** start DATA SECTION **

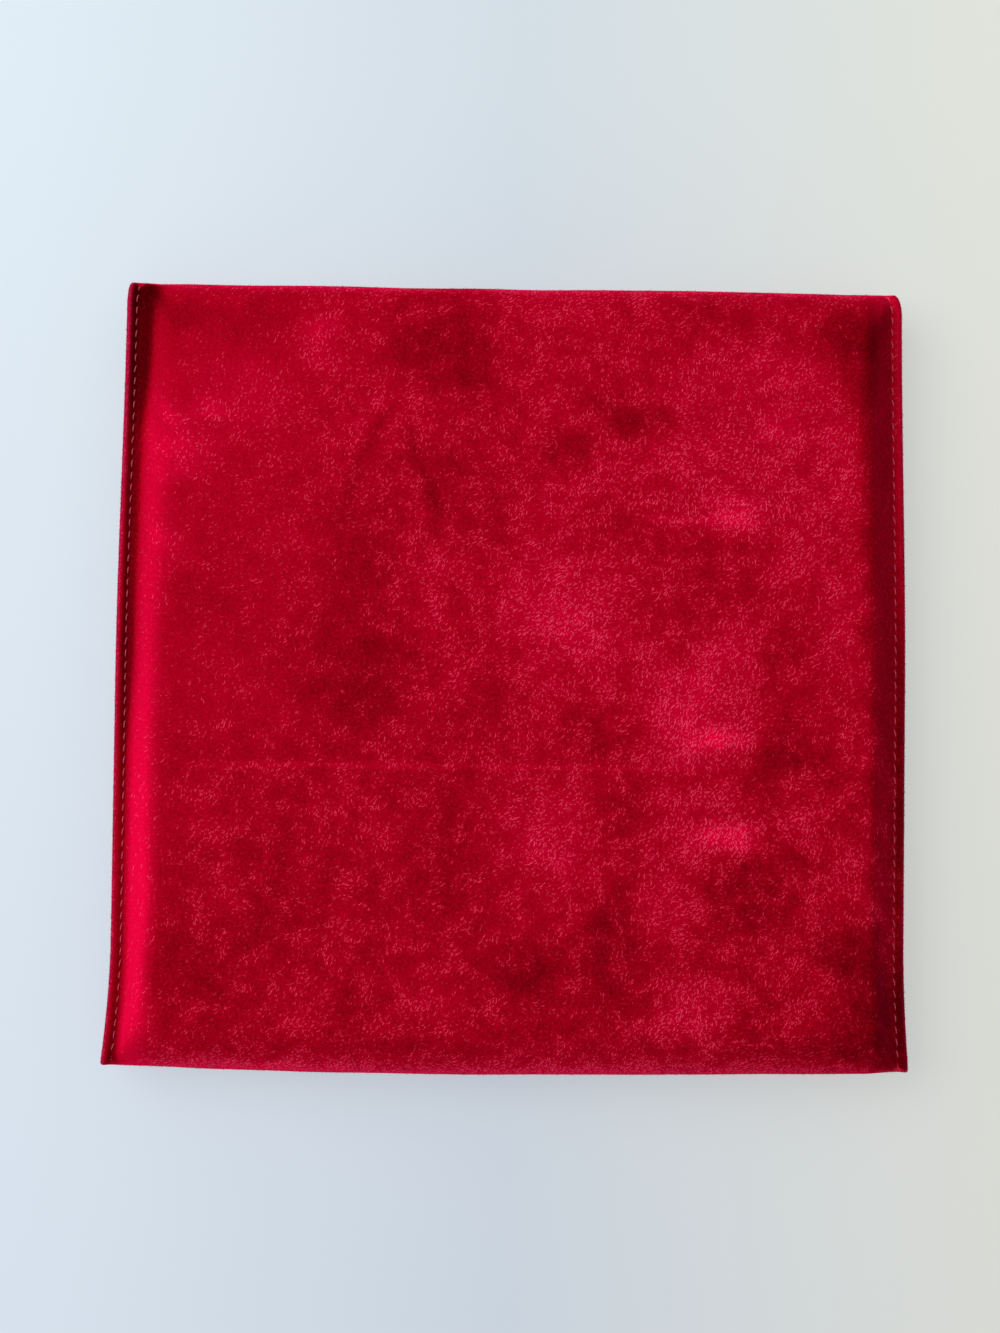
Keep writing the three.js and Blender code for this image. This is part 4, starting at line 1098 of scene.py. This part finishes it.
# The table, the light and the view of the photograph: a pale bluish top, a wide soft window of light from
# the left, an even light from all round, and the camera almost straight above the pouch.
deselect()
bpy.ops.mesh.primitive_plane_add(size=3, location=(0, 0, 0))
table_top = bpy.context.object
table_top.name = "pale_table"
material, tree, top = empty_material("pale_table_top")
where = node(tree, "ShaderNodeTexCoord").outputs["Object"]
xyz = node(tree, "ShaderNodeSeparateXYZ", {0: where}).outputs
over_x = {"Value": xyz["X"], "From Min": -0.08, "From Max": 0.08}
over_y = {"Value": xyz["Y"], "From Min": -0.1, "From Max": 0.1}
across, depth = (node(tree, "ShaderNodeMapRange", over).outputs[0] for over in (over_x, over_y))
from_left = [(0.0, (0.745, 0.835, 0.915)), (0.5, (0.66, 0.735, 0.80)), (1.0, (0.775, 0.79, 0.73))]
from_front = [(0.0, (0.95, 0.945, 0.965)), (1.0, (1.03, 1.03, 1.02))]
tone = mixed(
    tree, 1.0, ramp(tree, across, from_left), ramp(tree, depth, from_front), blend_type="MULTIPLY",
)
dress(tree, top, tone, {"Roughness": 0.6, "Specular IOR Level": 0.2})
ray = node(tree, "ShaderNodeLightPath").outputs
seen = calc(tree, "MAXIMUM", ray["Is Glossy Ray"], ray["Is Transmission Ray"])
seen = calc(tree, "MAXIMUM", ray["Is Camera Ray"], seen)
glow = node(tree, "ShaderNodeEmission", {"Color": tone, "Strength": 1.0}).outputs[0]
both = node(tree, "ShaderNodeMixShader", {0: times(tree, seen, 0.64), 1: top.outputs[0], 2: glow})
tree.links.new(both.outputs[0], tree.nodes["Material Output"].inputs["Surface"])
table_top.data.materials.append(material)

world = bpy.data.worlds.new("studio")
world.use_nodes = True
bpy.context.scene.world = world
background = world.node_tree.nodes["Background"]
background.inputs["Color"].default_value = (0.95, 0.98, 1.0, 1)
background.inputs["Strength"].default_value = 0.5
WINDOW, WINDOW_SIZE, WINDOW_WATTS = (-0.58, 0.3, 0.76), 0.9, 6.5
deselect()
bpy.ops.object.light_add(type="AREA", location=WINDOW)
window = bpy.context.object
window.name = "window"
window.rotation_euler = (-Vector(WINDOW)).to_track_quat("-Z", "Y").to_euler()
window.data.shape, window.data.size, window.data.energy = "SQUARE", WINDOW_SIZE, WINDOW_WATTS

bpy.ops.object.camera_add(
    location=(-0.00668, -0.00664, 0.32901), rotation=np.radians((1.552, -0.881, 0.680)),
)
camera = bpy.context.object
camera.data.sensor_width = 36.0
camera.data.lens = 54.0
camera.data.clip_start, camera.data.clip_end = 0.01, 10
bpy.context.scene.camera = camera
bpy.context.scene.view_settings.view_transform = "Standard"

** end DATA SECTION **

● SHORT TASK
Locate each line with the word "scene" and copy it.

● COMPLETE ANSWER
Keep writing the three.js and Blender code for this image. This is part 4, starting at line 1098 of scene.py. This part finishes it.
bpy.context.scene.world = world
bpy.context.scene.camera = camera
bpy.context.scene.view_settings.view_transform = "Standard"